EXERCISE = Go through the listing and copy every line word for word.

COLLECTED DATA =
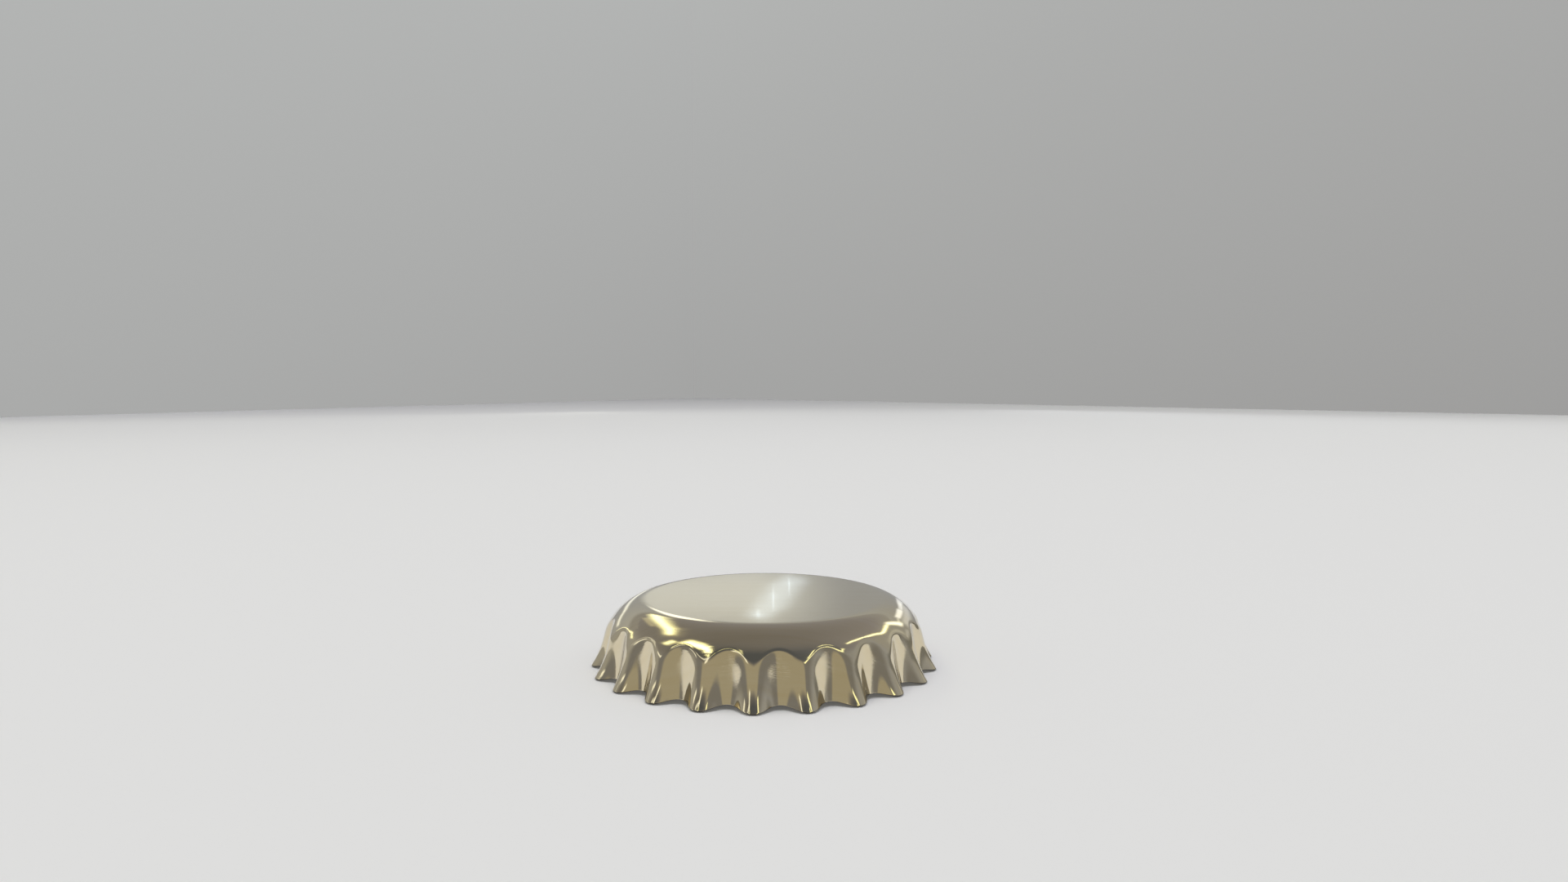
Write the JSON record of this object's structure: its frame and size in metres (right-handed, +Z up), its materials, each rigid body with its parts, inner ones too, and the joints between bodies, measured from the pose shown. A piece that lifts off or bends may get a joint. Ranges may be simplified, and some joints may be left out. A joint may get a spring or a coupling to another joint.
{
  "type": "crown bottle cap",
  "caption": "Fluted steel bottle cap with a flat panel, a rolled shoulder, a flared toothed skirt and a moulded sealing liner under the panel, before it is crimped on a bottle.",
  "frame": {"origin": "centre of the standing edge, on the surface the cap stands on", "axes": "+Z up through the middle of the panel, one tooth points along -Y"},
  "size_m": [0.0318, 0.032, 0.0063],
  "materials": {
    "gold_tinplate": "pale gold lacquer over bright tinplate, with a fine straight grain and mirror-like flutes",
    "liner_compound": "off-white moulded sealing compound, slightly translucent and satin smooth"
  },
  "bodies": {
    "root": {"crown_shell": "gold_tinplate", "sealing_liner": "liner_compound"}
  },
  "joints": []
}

ANSWER TO THIS TASK =
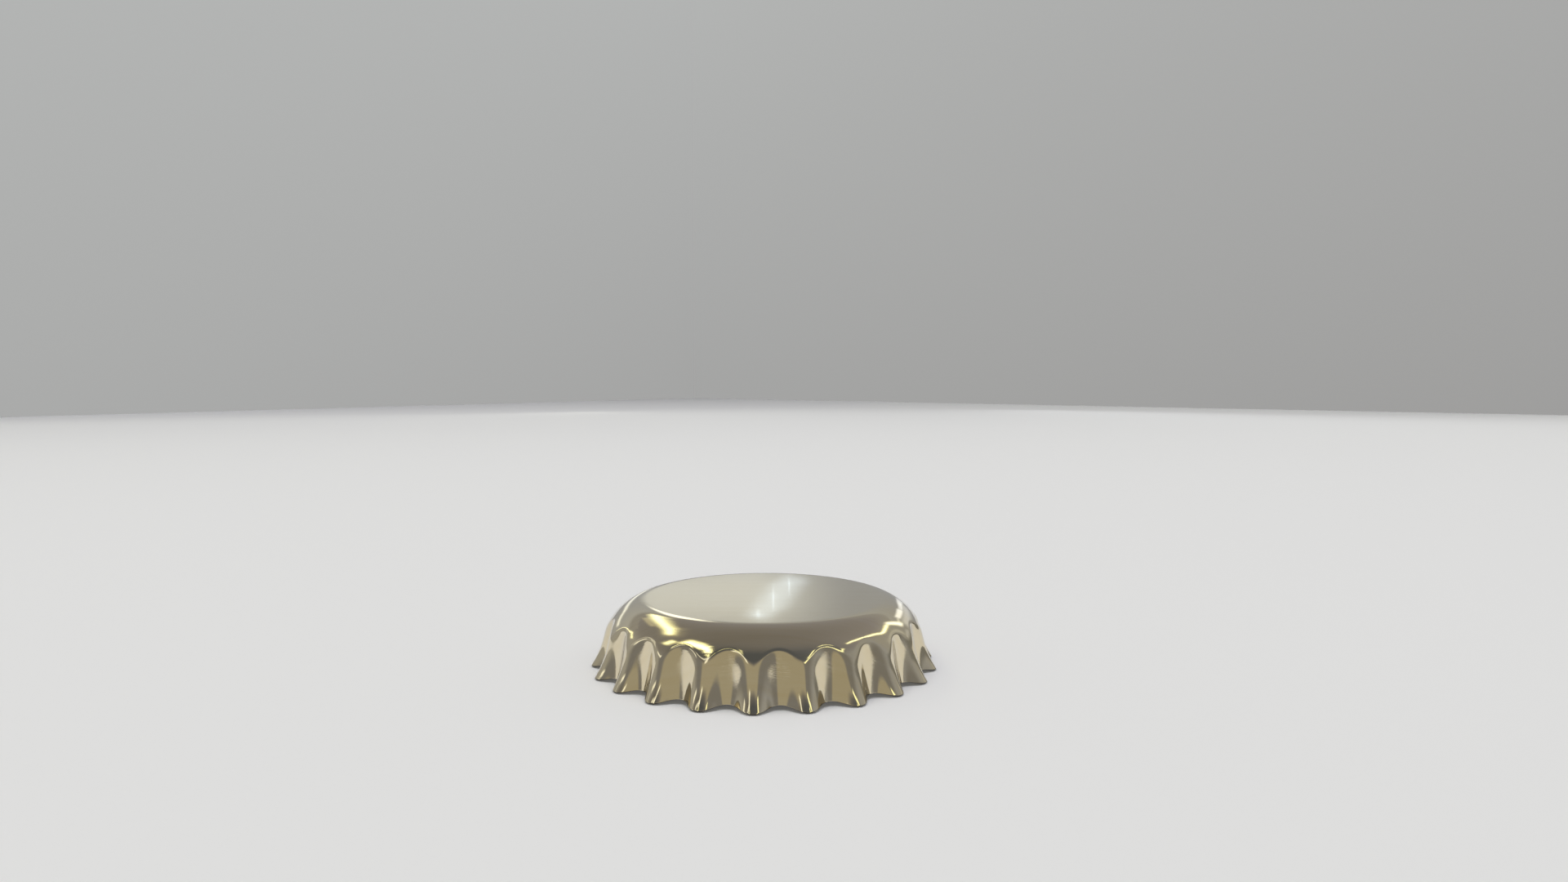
Write the JSON record of this object's structure: its frame and size in metres (right-handed, +Z up), its materials, each rigid body with its parts, inner ones too, and the joints between bodies, measured from the pose shown. A piece that lifts off or bends may get a joint. Ranges may be simplified, and some joints may be left out. A joint may get a spring or a coupling to another joint.
{
  "type": "crown bottle cap",
  "caption": "Fluted steel bottle cap with a flat panel, a rolled shoulder, a flared toothed skirt and a moulded sealing liner under the panel, before it is crimped on a bottle.",
  "frame": {"origin": "centre of the standing edge, on the surface the cap stands on", "axes": "+Z up through the middle of the panel, one tooth points along -Y"},
  "size_m": [0.0318, 0.032, 0.0063],
  "materials": {
    "gold_tinplate": "pale gold lacquer over bright tinplate, with a fine straight grain and mirror-like flutes",
    "liner_compound": "off-white moulded sealing compound, slightly translucent and satin smooth"
  },
  "bodies": {
    "root": {"crown_shell": "gold_tinplate", "sealing_liner": "liner_compound"}
  },
  "joints": []
}